During the mid 1980's, researchers began to apply this information to simple dispersion models for applications. This consisted of eddy-diffusion techniques for surface releases, statistical theory and PBL scaling for dispersion parameter estimation, a new probability density function (PDF) approach for the CBL, simple techniques for obtaining meteorological variables (e.g., surface heat flux) needed for turbulence parameterizations, etc. Much of this work was reviewed and promoted in workshops (Weil, 1985), revised texts (Pasquill and Smith, 1983), and in short courses and monographs (Nieuwstadt and van Dop, 1982; Venkatram and Wyngaard, 1988). By the mid 1980's, new applied dispersion models based on this technology had been developed including PPSP (Weil and Brower, 1984), OML (Berkowicz et al., 1986), HPDM (Hanna and Paine, 1989), TUPOS (Turner et al., 1986), CTDMPLUS (Perry et al., 1989); later, ADMS developed in the United Kingdom (see Carruthers et al., 1992) was added as well as SCIPUFF (Sykes et al., 1996). AERMIC members were involved in the development of three of these models - PPSP, CTDMPLUS and HPDM.

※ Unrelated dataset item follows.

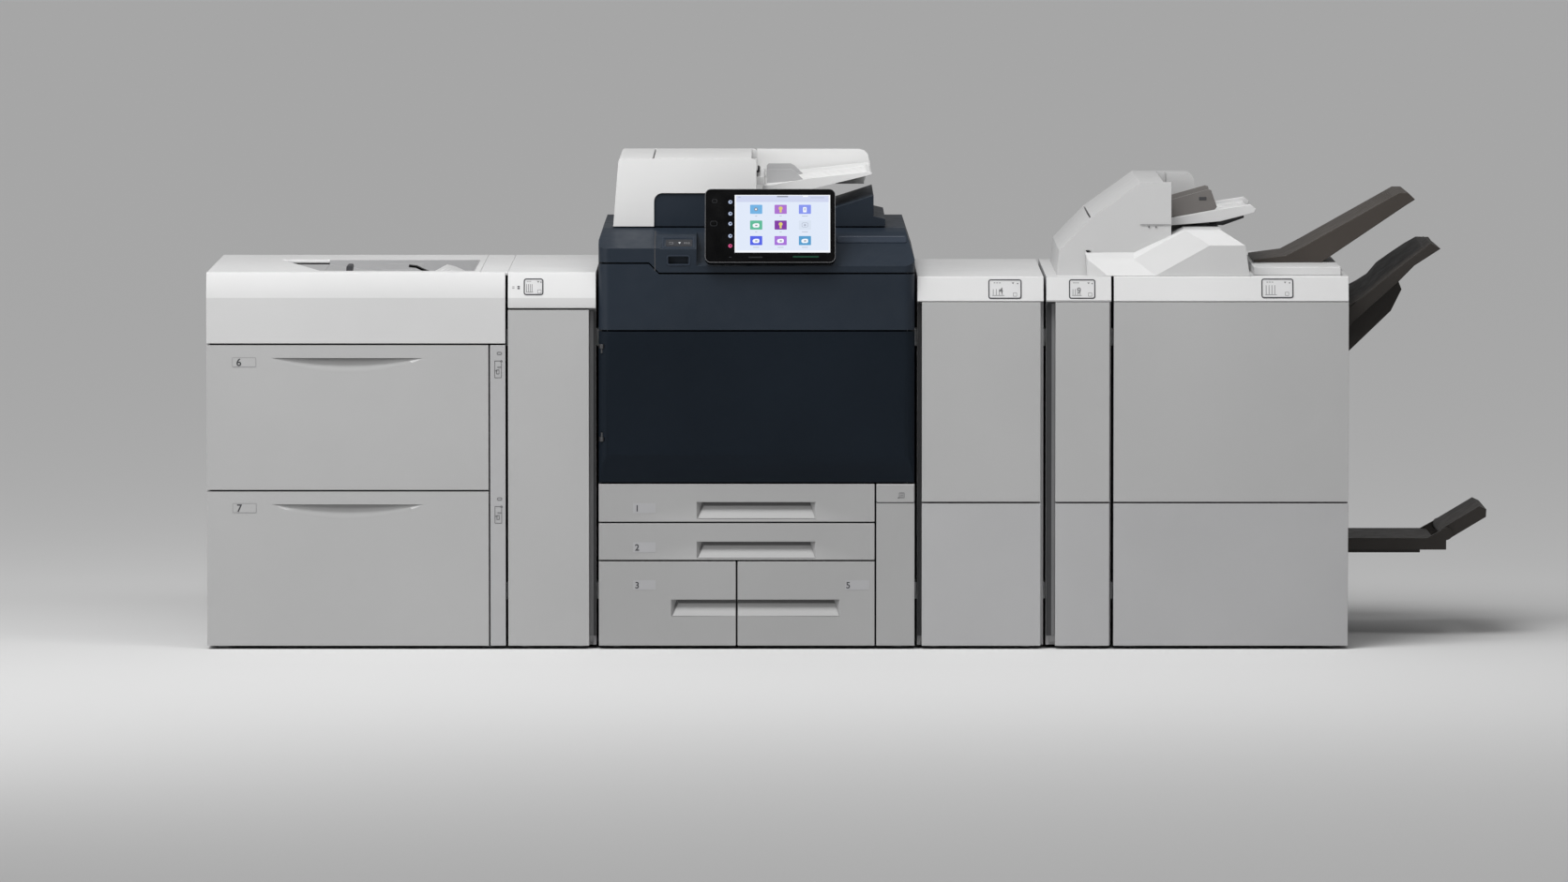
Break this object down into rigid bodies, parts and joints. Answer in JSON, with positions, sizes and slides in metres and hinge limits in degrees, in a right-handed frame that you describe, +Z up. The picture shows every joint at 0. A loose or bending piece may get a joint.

By the mid-to-late 1980's, a substantial scientific base on the PBL and new dispersion pproaches existed for revamping regulatory dispersion models, but this did not occur. In a review of existing or proposed regulatory models developed prior to 1984, Smith (1984) reported that the techniques were many years behind the state-of-the-art and yielded predictions that did not agree.7 well with observations. Similar findings were reported by Hayes and Moore (1986), who summarized 15 model evaluation studies. The need for a comprehensive overhaul of EPA's basic regulatory models was clearly recognized. This need including a summary of background information and recommendations was the focus of an AMS/EPA Workshop on Updating Applied Diffusion Models held 24-27 January 1984 in Clearwater, Florida (see Weil (1985) and other review papers in the November 1985 issue of the Journal of Climate and Applied Meteorology).

In February 1991, the U.S. EPA in conjunction with the AMS held a workshop for state and EPA regional meteorologists on the parameterization of PBL turbulence and state-of-the-art dispersion modeling. One of the outcomes of the workshop was the formation of AERMIC. As noted above, the expressed purpose of the AERMIC activity was to build upon the earlier model developments and to provide a state-of-the-art dispersion model for regulatory applications. The early efforts of the AERMIC group are described by Weil (1992). In going through the design process and in considering the nature of present regulatory models, AERMIC’s goal expanded from its early form. In addition to improved parameterization of PBL turbulence, other problems such as plume interaction with terrain, surface releases, and urban dispersion were recognized as needing attention.

The new model developed by AERMIC is aimed at short-range dispersion from stationary industrial sources, the same scenario currently handled by the EPA Industrial Source Complex (ISC) Model, ISC3 (U.S. EPA, 1995). This work clearly has benefitted from the model development activities of the1980's especially in the parameterization of mean winds and PBL turbulence, dispersion in the CBL, and the treatment of plume/terrain interactions. Techniques used in the new model for PBL parameterizations and CBL dispersion are similar to those used in earlier models. Turbulence characterization in the CBL adopts "convective scaling" as suggested by Deardorff (1972) and included in most of the models mentioned above - PPSP, OML, HPDM, etc. Algorithms used in these earlier models were considered along with variants and improvements to them. In addition, the developers of OML met with AERMIC to discuss their experiences. Thus, much credit for the AERMIC model development is to be given to the pioneering efforts of the 1980s.